Personalmente, però, trovo più interessante la convergenza di tutte le tecnologie verso una modifica del rapporto con il visitatore. Credo infatti che il museo si appresti a diventare una macchina ibrida, in cui tutti i punti di contatto col visitatore siano gestiti centralmente da un “cervello” che oltre a regolare automaticamente la temperatura di sala in sala, misura le competenze, osserva le pause, indaga i social, permette la condivisione, si adatta dinamicamente a gusti e aspettative, offre risposte personalizzate. Un museo “liquido”, insomma, capace di adattarsi dinamicamente al visitatore, come proposto di recente in un articolo scritto con la mia socia Stefania Boiano.

Nel tuo corso si fa riferimento anche alla software culture e alla remix culture che sembrano ormai costituire l’alveo naturale della cultura contemporanea. Tu come ti poni in merito? Trovi esaustiva l’opposizione tra la read only culture e la read-write culture che diversi studiosi teorizzano? E se sì, una volta di più viene da chiedersi: a qual fine e in che modo archiviare il digitale e quella rete che ne è il più naturale canale di diffusione?
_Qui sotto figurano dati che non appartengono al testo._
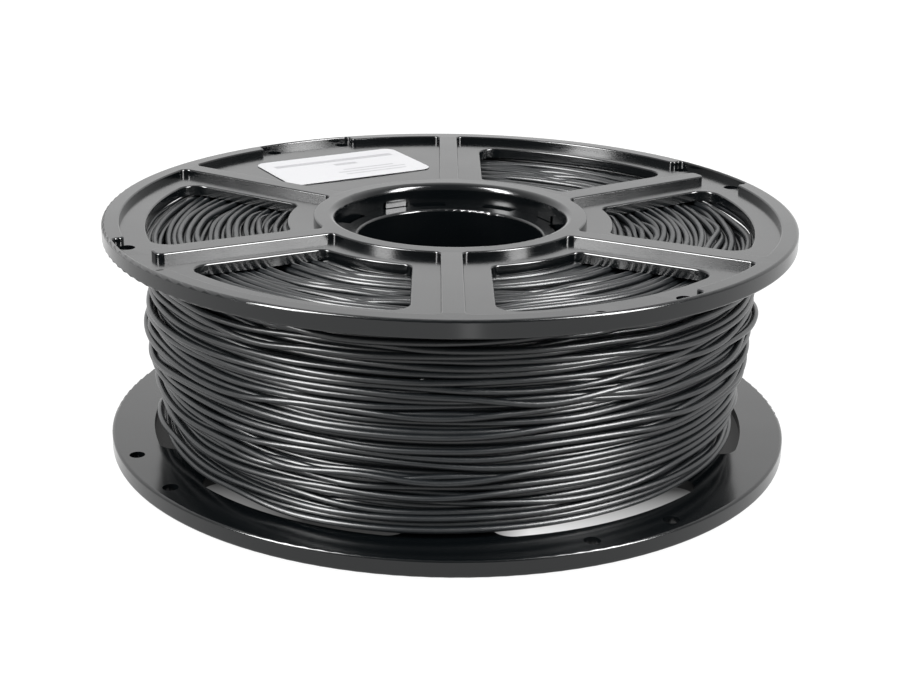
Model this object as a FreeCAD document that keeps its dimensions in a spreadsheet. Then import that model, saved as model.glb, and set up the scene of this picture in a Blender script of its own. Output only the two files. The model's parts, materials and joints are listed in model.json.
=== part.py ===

Sì, credo che almeno su un piano elementare le definizioni siano esaustive, e che quella in cui viviamo si possa definire una read-write culture. Mi sembra evidente, infatti, che la nostra società sia molto imperniata su un processo continuo di assorbimento e restituzione. Quello che forse è meno scontato, è che a mio parere la parte creativa è molto ridotta… Penso che ci sia molta retorica sulla creatività umana e che la creatività in senso stretto – scrivere cose nuove, reinterpretare cose nuove – sia appannaggio di una piccola percentuale dell’umanità. Intendiamoci: la parte di “scrittura” è sempre una parte importante di personalizzazione, ma non è detto, anzi, che sia particolarmente creativa. È sempre significativa per l’utente, per la sua coscienza e reinterpretazione dell’esperienza che fa dell’oggetto culturale; ma non è detto affatto che sia così creativa da essere interessante per un terzo. Ricordo di un amico che offriva un servizio di personalizzazione di magliette… Quando mise sul sito una serie di frasi e loghi predefiniti, la stragrande maggioranza dei suoi clienti si indirizzò verso tali opzioni, rinunciando a una personalizzazione propria e singolare. Questo è un episodio che ci fa intuire come – anche in una cultura di condivisione e di espressività diffusa come la nostra – la componente creativa del soggetto resti più indirizzata all’appropriazione di un oggetto dato, che non alla creazione di una novità davvero forte.

 Usando una metafora ciclistica, più attenti a restare nel gruppo della maglia rosa che ad andare in fuga, insomma?

Qualcosa del genere.

 In fondo è la solita, antica storia del consesso umano, forse…

Sì, forse sì. Ma mi sembra che fino ad oggi non sia andata così male. In fondo la maglia rosa è una, ma è bello che tutti arrivino al traguardo!